Quant à l’espoir que Bettini met dans ce qu’il appelle « le crépuscule de l’écriture » (pp. 163 et ss.), il s’agit là d’une nouvelle sottise. En quelque domaine que ce soit, les prévisions sont incertaines. Elles le sont d’autant plus qu’elles portent sur un avenir assez lointain et davantage encore quand elles s’attachent à imaginer le devenir de mœurs malaisément mesurables. Prétendre qu’il n’est pas exclu que la place nouvelle que confère à l’écriture le développement de formes nouvelles de communication puisse amener progressivement les monothéistes à tempérer leur foi absolue en leur propre dieu est assez irréfléchi.
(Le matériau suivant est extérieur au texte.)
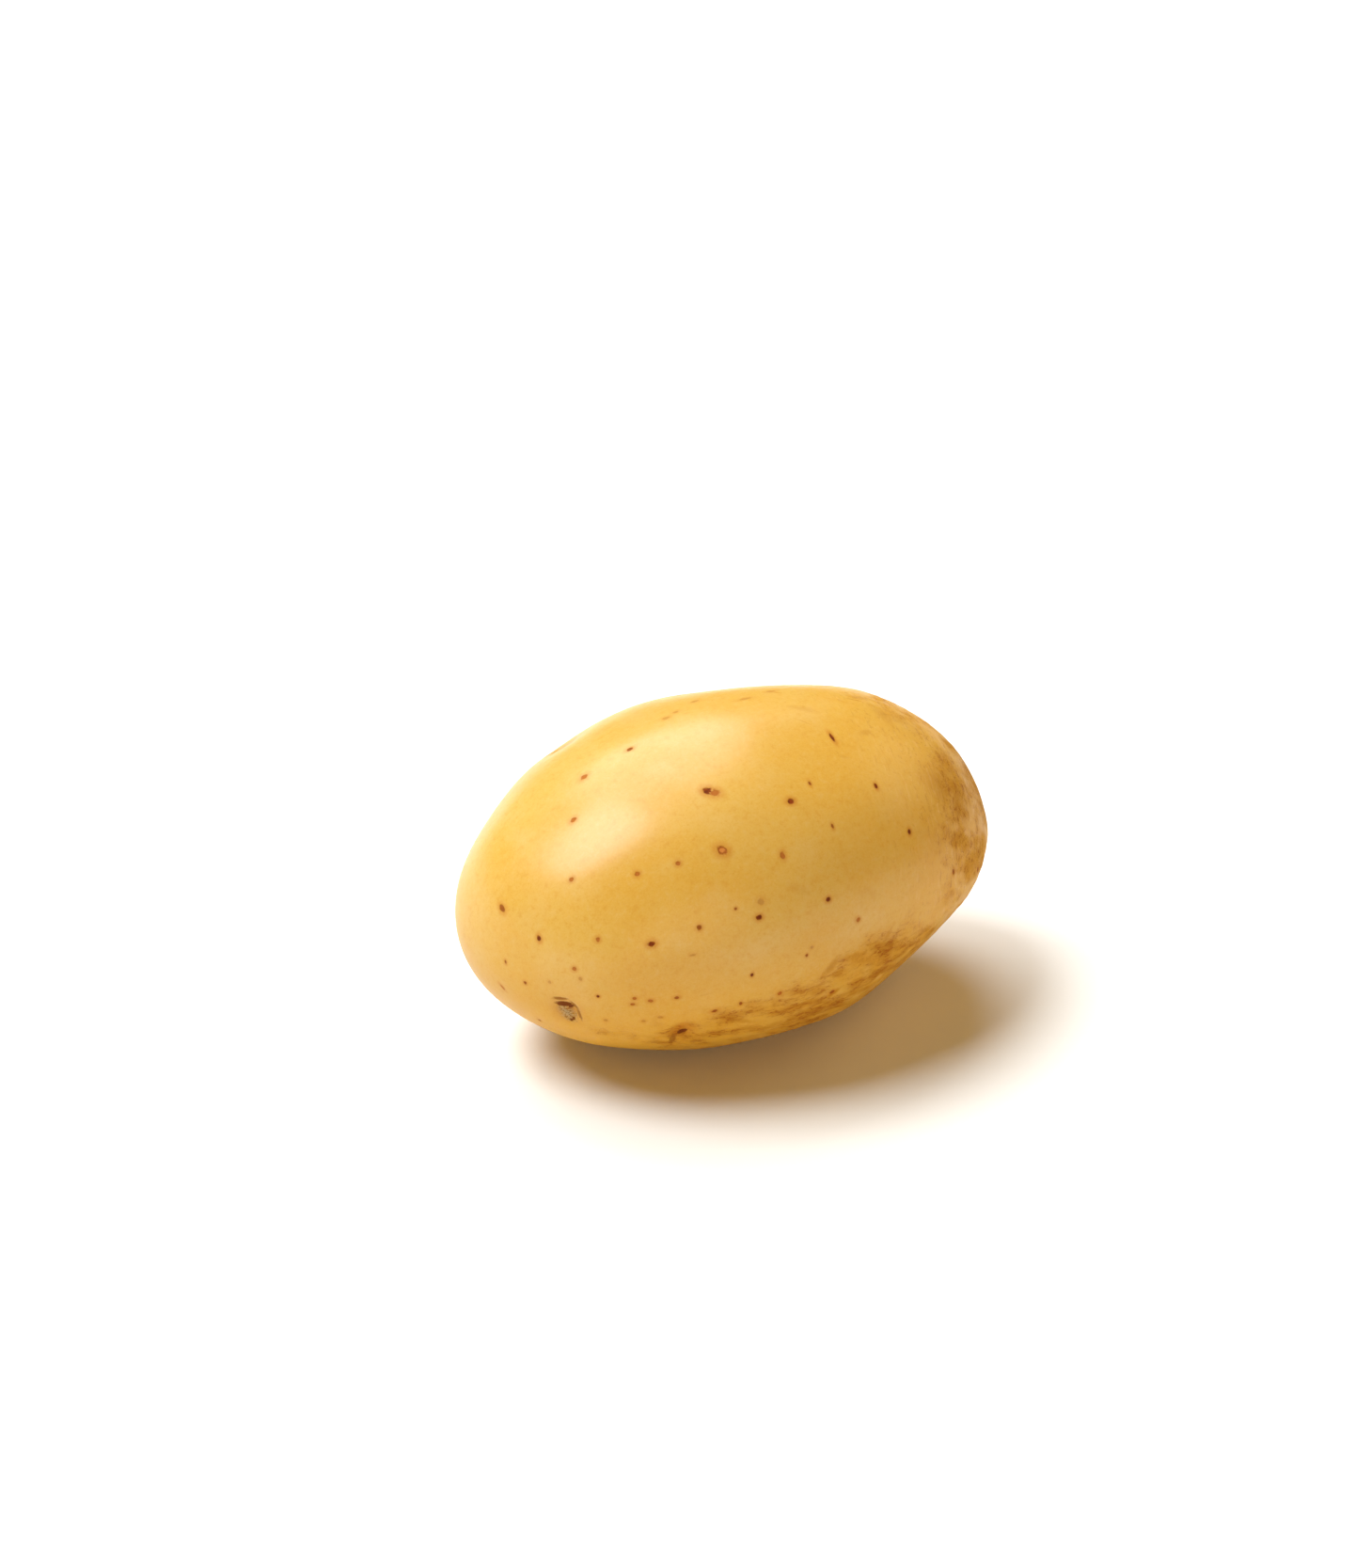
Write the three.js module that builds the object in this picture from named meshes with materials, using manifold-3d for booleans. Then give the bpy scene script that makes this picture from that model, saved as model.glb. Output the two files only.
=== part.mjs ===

Non que je sois en mesure de prédire que cela ne se passera pas, mais plus simplement parce que l’éventail des probables, en ce qui concerne les formes et l’importance que prendront dans l’avenir l’écriture et ses substituts, est à ce point large que la prédiction de Bettini paraît bien dictée par son unique souci de ne pas priver les temps futurs de ce qu’il croit être les vertus du polythéisme.

Le plus affligeant, dans cette affaire, c’est le chorus laudatif qui entoure le livre. Trois universités - une italienne, une belge et une française -, une maison d’édition de renom, un journal dont le sérieux inspire souvent le respect, tout cela pour porter un texte qui égrène quelques constats savants sur le polythéisme antique afin d'épauler une thèse dont la sottise le dispute à la naïveté ! Fichtre, elles sont bien mal en point, les sciences sociales !

(1) Vincent Azoulay, “Sagesse des dieux de nos ancêtres” in Le Monde des livres, 23 septembre 2016, p. 6.
(2) Maurizio Bettini, Elogio del politeismo. Quello che possiamo imparare oggi dalle religioni antiche, Il Mulino, Bologna, 2014.
(3) Maurizio Bettini, Éloge du polythéisme. Ce que peuvent nous apprendre les religions antiques, trad. par Vinciane Pirenne-Delfoge, Les Belles Lettres, 2016.
(4) Cf. mes notes des 31 octobre 2010 et 29 juin 2010 dans lesquelles j’évoque cette tendance.
(5) Cf. par exemple Thucydide, Histoire de la guerre du Péloponnèse, trad. par Jean Voilquin, Garnier, 1966.